- _SET EXERCISE_
Write out all the data again, exactly as it stands.

- _RECORDED INFORMATION_
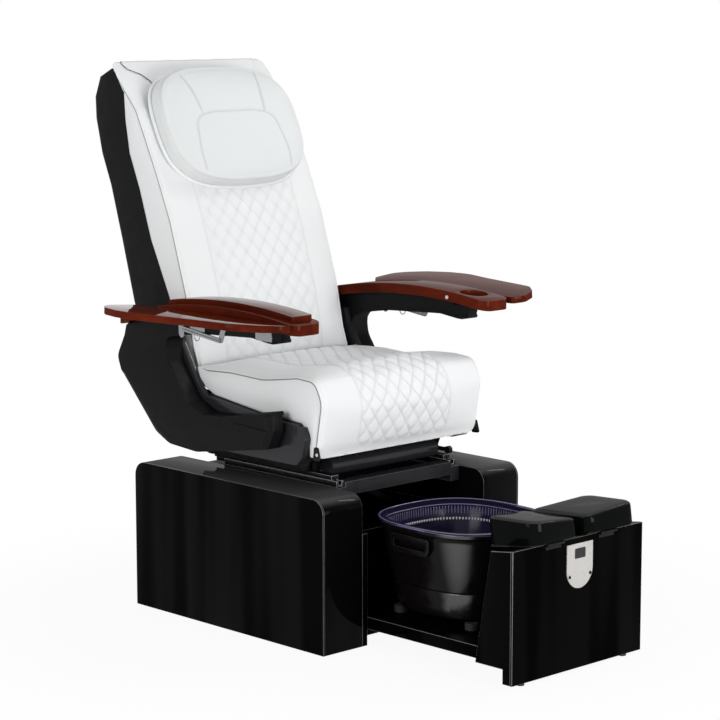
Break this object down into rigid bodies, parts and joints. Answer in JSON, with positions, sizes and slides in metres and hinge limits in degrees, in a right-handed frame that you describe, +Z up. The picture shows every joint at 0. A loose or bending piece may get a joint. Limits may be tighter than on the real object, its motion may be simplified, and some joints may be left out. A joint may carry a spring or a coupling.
{
  "type": "pedicure spa chair",
  "caption": "Reclining pedicure chair: quilted sliding seat and back with fold-down arm trays on clad cabinets, lift-out foot tub and tilting footrest.",
  "frame": {"origin": "centre of the chair's bounding box on the floor", "axes": "+Z up, the user faces -Y, +X is the user's left"},
  "size_m": [1.2284, 1.5722, 1.462],
  "materials": {
    "acrylic_black": "high gloss sheet",
    "pad_black": "high gloss, moulded",
    "plate_white": "satin",
    "rubber_black": "matt",
    "plastic_dark": "satin",
    "tub_brown": "gloss",
    "liner_indigo": "translucent gloss",
    "steel_black": "powder coat",
    "steel_bright": "bright zinc",
    "roller_grey": "matt",
    "leather_white": "fine grain",
    "arm_charcoal": "satin",
    "wood_dark": "gloss lacquer"
  },
  "bodies": {
    "base": {"cabinet_skin_left": "acrylic_black", "cabinet_skin_right": "acrylic_black", "side_panel_left": "acrylic_black", "side_panel_right": "acrylic_black", "bay_panel_left": "acrylic_black", "bay_panel_right": "acrylic_black", "rear_panel": "acrylic_black", "riser_panel": "acrylic_black", "platform": "acrylic_black", "footrest_cabinet": "acrylic_black", "footrest_front": "acrylic_black", "front_plate": "plate_white", "plate_screws": "steel_bright", "glide_feet": "rubber_black", "base_frame": "acrylic_black", "slide_rail_left": "steel_bright", "slide_rail_right": "steel_bright", "mains_inlet": "plastic_dark", "footrest_hinge": "steel_black"},
    "footrest": {"footrest_carrier": "steel_black", "foot_pad_left": "pad_black", "foot_pad_right": "pad_black"},
    "tub": {"tub_body": "tub_brown", "tub_base": "tub_brown", "tub_feet": "rubber_black", "tub_handle_left": "tub_brown", "tub_handle_right": "tub_brown"},
    "liner": {"tub_liner": "liner_indigo"},
    "seat": {"seat_frame": "steel_black", "rail_runner_left": "steel_bright", "rail_runner_right": "steel_bright", "cross_tube": "steel_black", "seat_side_cover_left": "plastic_dark", "seat_side_cover_right": "plastic_dark", "seat_cushion": "leather_white", "arm_left": "arm_charcoal", "arm_right": "arm_charcoal", "arm_board_left": "wood_dark", "arm_board_right": "wood_dark", "board_lid": "wood_dark", "arm_caps": "steel_bright", "leaf_bracket_left": "steel_bright", "leaf_bracket_right": "steel_bright", "recline_pins": "steel_bright", "recline_motor": "steel_black", "control_box": "plastic_dark"},
    "lever": {"slide_lever": "steel_bright"},
    "rod": {"recline_rod": "steel_bright"},
    "leaf_left": {"tray_leaf_left": "wood_dark", "leaf_strut_left": "steel_bright"},
    "leaf_right": {"tray_leaf_right": "wood_dark", "leaf_strut_right": "steel_bright"},
    "back": {"back_shell": "plastic_dark", "back_frame": "steel_black", "back_cushion": "leather_white", "head_pillow": "leather_white", "massage_rails": "steel_bright"},
    "screw": {"lead_screw": "steel_bright"},
    "carriage": {"massage_carriage": "steel_black"},
    "rollers": {"kneading_rollers": "roller_grey"}
  },
  "joints": [
    {"name": "seat_slide", "type": "slide", "parent": "base", "child": "seat", "axis": [0, 1, 0], "range_m": [-0.08, 0.04]},
    {"name": "recline", "type": "hinge", "parent": "seat", "child": "back", "pos_m": [0, 0.4095, 0.545], "axis": [-1, 0, 0], "range_deg": [0, 35]},
    {"name": "recline_push", "type": "slide", "parent": "seat", "child": "rod", "axis": [0, -1, 0], "range_m": [0, 0.05]},
    {"name": "leaf_fold_left", "type": "hinge", "parent": "seat", "child": "leaf_left", "pos_m": [0.3985, 0.0695, 0.811], "axis": [0, 1, 0], "range_deg": [0, 85]},
    {"name": "leaf_fold_right", "type": "hinge", "parent": "seat", "child": "leaf_right", "pos_m": [-0.3985, 0.0695, 0.811], "axis": [0, -1, 0], "range_deg": [0, 85]},
    {"name": "footrest_tilt", "type": "hinge", "parent": "base", "child": "footrest", "pos_m": [0, -0.7675, 0.338], "axis": [1, 0, 0], "range_deg": [0, 75]},
    {"name": "tub_lift", "type": "slide", "parent": "base", "child": "tub", "axis": [0, 0, 1], "range_m": [0, 0.06]},
    {"name": "liner_lift", "type": "slide", "parent": "tub", "child": "liner", "axis": [0, 0, 1], "range_m": [0, 0.1]},
    {"name": "slide_release", "type": "hinge", "parent": "seat", "child": "lever", "pos_m": [0.2, -0.0685, 0.44], "axis": [-1, 0, 0], "range_deg": [0, 25], "stiffness_Nm_per_rad": 1.5},
    {"name": "massage_travel", "type": "slide", "parent": "back", "child": "carriage", "axis": [0, 0.3567, 0.9342], "range_m": [-0.18, 0.18]},
    {"name": "screw_turn", "type": "hinge", "parent": "back", "child": "screw", "pos_m": [0, 0.53832, 0.77358], "axis": [0, 0.3567, 0.9342], "continuous": true},
    {"name": "knead", "type": "hinge", "parent": "carriage", "child": "rollers", "pos_m": [0, 0.57918, 1.00953], "axis": [1, 0, 0], "continuous": true}
  ],
  "couplings": [
    {"joint": "recline_push", "follows": "recline", "m_per_rad": 0.0786},
    {"joint": "screw_turn", "follows": "massage_travel", "rad_per_m": 314.16}
  ]
}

- _FINISHED EXERCISE_
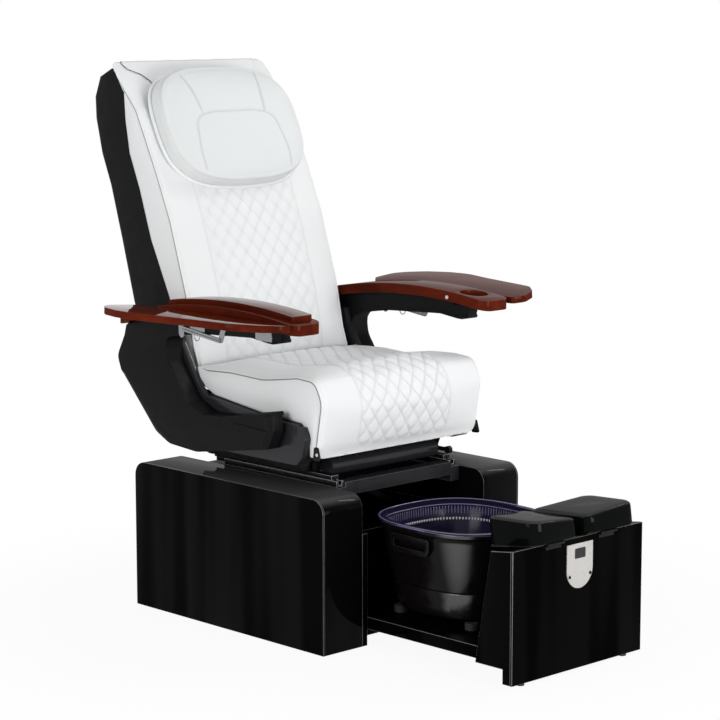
Break this object down into rigid bodies, parts and joints. Answer in JSON, with positions, sizes and slides in metres and hinge limits in degrees, in a right-handed frame that you describe, +Z up. The picture shows every joint at 0. A loose or bending piece may get a joint. Limits may be tighter than on the real object, its motion may be simplified, and some joints may be left out. A joint may carry a spring or a coupling.
{
  "type": "pedicure spa chair",
  "caption": "Reclining pedicure chair: quilted sliding seat and back with fold-down arm trays on clad cabinets, lift-out foot tub and tilting footrest.",
  "frame": {"origin": "centre of the chair's bounding box on the floor", "axes": "+Z up, the user faces -Y, +X is the user's left"},
  "size_m": [1.2284, 1.5722, 1.462],
  "materials": {
    "acrylic_black": "high gloss sheet",
    "pad_black": "high gloss, moulded",
    "plate_white": "satin",
    "rubber_black": "matt",
    "plastic_dark": "satin",
    "tub_brown": "gloss",
    "liner_indigo": "translucent gloss",
    "steel_black": "powder coat",
    "steel_bright": "bright zinc",
    "roller_grey": "matt",
    "leather_white": "fine grain",
    "arm_charcoal": "satin",
    "wood_dark": "gloss lacquer"
  },
  "bodies": {
    "base": {"cabinet_skin_left": "acrylic_black", "cabinet_skin_right": "acrylic_black", "side_panel_left": "acrylic_black", "side_panel_right": "acrylic_black", "bay_panel_left": "acrylic_black", "bay_panel_right": "acrylic_black", "rear_panel": "acrylic_black", "riser_panel": "acrylic_black", "platform": "acrylic_black", "footrest_cabinet": "acrylic_black", "footrest_front": "acrylic_black", "front_plate": "plate_white", "plate_screws": "steel_bright", "glide_feet": "rubber_black", "base_frame": "acrylic_black", "slide_rail_left": "steel_bright", "slide_rail_right": "steel_bright", "mains_inlet": "plastic_dark", "footrest_hinge": "steel_black"},
    "footrest": {"footrest_carrier": "steel_black", "foot_pad_left": "pad_black", "foot_pad_right": "pad_black"},
    "tub": {"tub_body": "tub_brown", "tub_base": "tub_brown", "tub_feet": "rubber_black", "tub_handle_left": "tub_brown", "tub_handle_right": "tub_brown"},
    "liner": {"tub_liner": "liner_indigo"},
    "seat": {"seat_frame": "steel_black", "rail_runner_left": "steel_bright", "rail_runner_right": "steel_bright", "cross_tube": "steel_black", "seat_side_cover_left": "plastic_dark", "seat_side_cover_right": "plastic_dark", "seat_cushion": "leather_white", "arm_left": "arm_charcoal", "arm_right": "arm_charcoal", "arm_board_left": "wood_dark", "arm_board_right": "wood_dark", "board_lid": "wood_dark", "arm_caps": "steel_bright", "leaf_bracket_left": "steel_bright", "leaf_bracket_right": "steel_bright", "recline_pins": "steel_bright", "recline_motor": "steel_black", "control_box": "plastic_dark"},
    "lever": {"slide_lever": "steel_bright"},
    "rod": {"recline_rod": "steel_bright"},
    "leaf_left": {"tray_leaf_left": "wood_dark", "leaf_strut_left": "steel_bright"},
    "leaf_right": {"tray_leaf_right": "wood_dark", "leaf_strut_right": "steel_bright"},
    "back": {"back_shell": "plastic_dark", "back_frame": "steel_black", "back_cushion": "leather_white", "head_pillow": "leather_white", "massage_rails": "steel_bright"},
    "screw": {"lead_screw": "steel_bright"},
    "carriage": {"massage_carriage": "steel_black"},
    "rollers": {"kneading_rollers": "roller_grey"}
  },
  "joints": [
    {"name": "seat_slide", "type": "slide", "parent": "base", "child": "seat", "axis": [0, 1, 0], "range_m": [-0.08, 0.04]},
    {"name": "recline", "type": "hinge", "parent": "seat", "child": "back", "pos_m": [0, 0.4095, 0.545], "axis": [-1, 0, 0], "range_deg": [0, 35]},
    {"name": "recline_push", "type": "slide", "parent": "seat", "child": "rod", "axis": [0, -1, 0], "range_m": [0, 0.05]},
    {"name": "leaf_fold_left", "type": "hinge", "parent": "seat", "child": "leaf_left", "pos_m": [0.3985, 0.0695, 0.811], "axis": [0, 1, 0], "range_deg": [0, 85]},
    {"name": "leaf_fold_right", "type": "hinge", "parent": "seat", "child": "leaf_right", "pos_m": [-0.3985, 0.0695, 0.811], "axis": [0, -1, 0], "range_deg": [0, 85]},
    {"name": "footrest_tilt", "type": "hinge", "parent": "base", "child": "footrest", "pos_m": [0, -0.7675, 0.338], "axis": [1, 0, 0], "range_deg": [0, 75]},
    {"name": "tub_lift", "type": "slide", "parent": "base", "child": "tub", "axis": [0, 0, 1], "range_m": [0, 0.06]},
    {"name": "liner_lift", "type": "slide", "parent": "tub", "child": "liner", "axis": [0, 0, 1], "range_m": [0, 0.1]},
    {"name": "slide_release", "type": "hinge", "parent": "seat", "child": "lever", "pos_m": [0.2, -0.0685, 0.44], "axis": [-1, 0, 0], "range_deg": [0, 25], "stiffness_Nm_per_rad": 1.5},
    {"name": "massage_travel", "type": "slide", "parent": "back", "child": "carriage", "axis": [0, 0.3567, 0.9342], "range_m": [-0.18, 0.18]},
    {"name": "screw_turn", "type": "hinge", "parent": "back", "child": "screw", "pos_m": [0, 0.53832, 0.77358], "axis": [0, 0.3567, 0.9342], "continuous": true},
    {"name": "knead", "type": "hinge", "parent": "carriage", "child": "rollers", "pos_m": [0, 0.57918, 1.00953], "axis": [1, 0, 0], "continuous": true}
  ],
  "couplings": [
    {"joint": "recline_push", "follows": "recline", "m_per_rad": 0.0786},
    {"joint": "screw_turn", "follows": "massage_travel", "rad_per_m": 314.16}
  ]
}